LETTER TO J (150 minutes/2026)
documentary written & directed by Nils De Coster
aspect ratio : 1.85 / color and black-and-white / sound : 5.1
Letter to J recounts, in the form of a « cinematic letter », my last stay at the house where my Danish grandparents once lived, in Helsingør, Denmark, and how I am trying to bid it farewell, knowing that the place will soon be put up for sale.
This is the secret garden of my childhood. I used to come here with my family every summer.
Memories and characters from the past resurface, questioning my life today and my 53 years of « Danishness » — that part of myself that has always remained tied to my mother’s homeland.
Meticulously guided by my voice-over - by turns descriptive, narrative, and introspective - Letter to J invites us to wander through time and space, allowing a patchwork of images and sounds, stories and situations, eras and objects, feelings and emotions to emerge, from which the identity of the person I am addressing gradually takes shape: that of a brother tragically lost.
Through this sensory experience of duration, of the passage of time and its effects, of the successive transformations it brings about and the absences it implies, I seek, through precision of detail, to shed light on the places where the imagination of childhood takes root, and how the transition to adulthood can give rise to misunderstandings and life’s unexpected derailments.
A portrait of an « ordinary » family, Letter to J is also food for thought on the course of the world, on the meaning of modernization and progress upon which it is built, and on the place reserved for human beings within it.
In other words, it questions each person’s identity: how we shape ourselves to either succeed or fail in becoming part of the orchestra, and what part we play within it.
Letter to J is thus a multi-layered film, where history—both grand and intimate—intermingles, driven by a dramaturgy of absence that unfolds slowly.

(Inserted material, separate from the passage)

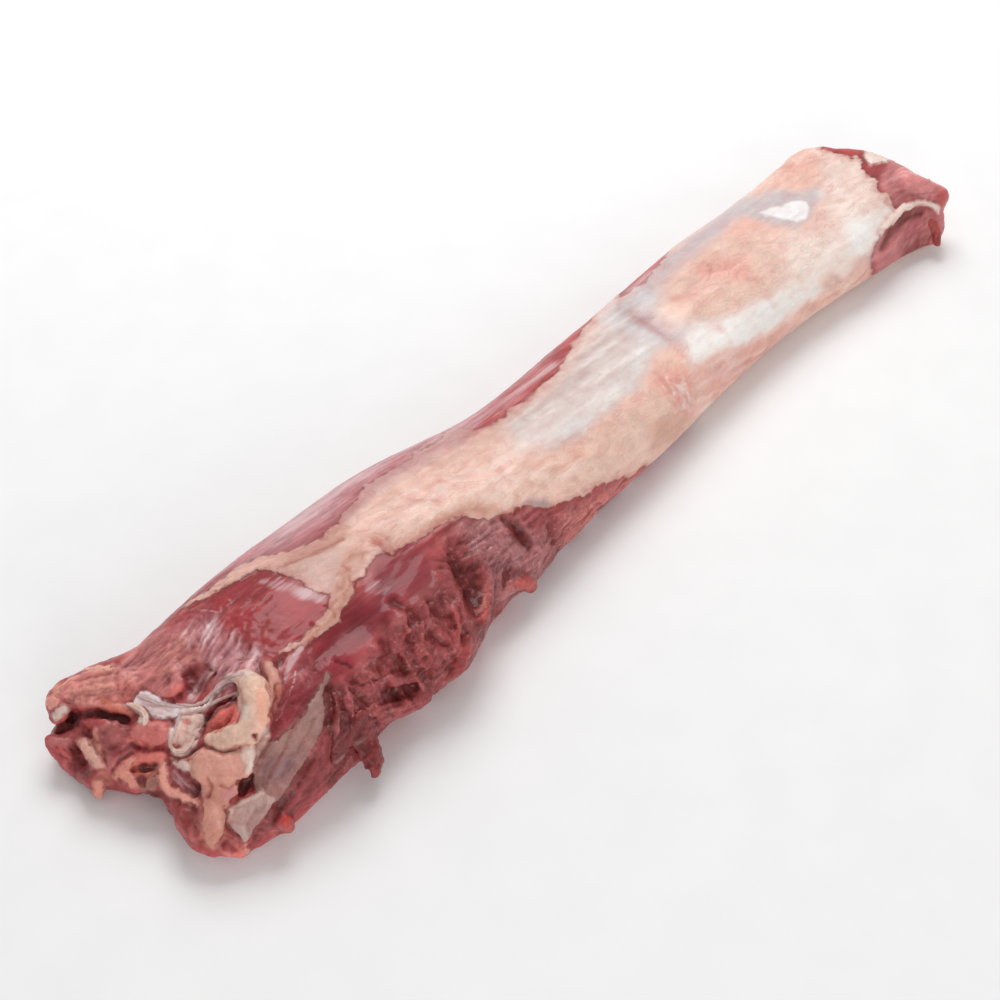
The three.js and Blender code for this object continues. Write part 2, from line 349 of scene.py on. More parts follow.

Having studied and practiced Visual Arts in my youth, I have always retained a handcrafted approach to my work. That is why, with this film, it felt right to attempt the genre of the self-portrait, as painters do, in order to tell this personal and family story.
It is therefore naturally myself who appears in my own role and who assumes every position at every stage of the filmmaking process, with the exception of the figure of the friend — a kind of double or imaginary brother — played by a friend as himself.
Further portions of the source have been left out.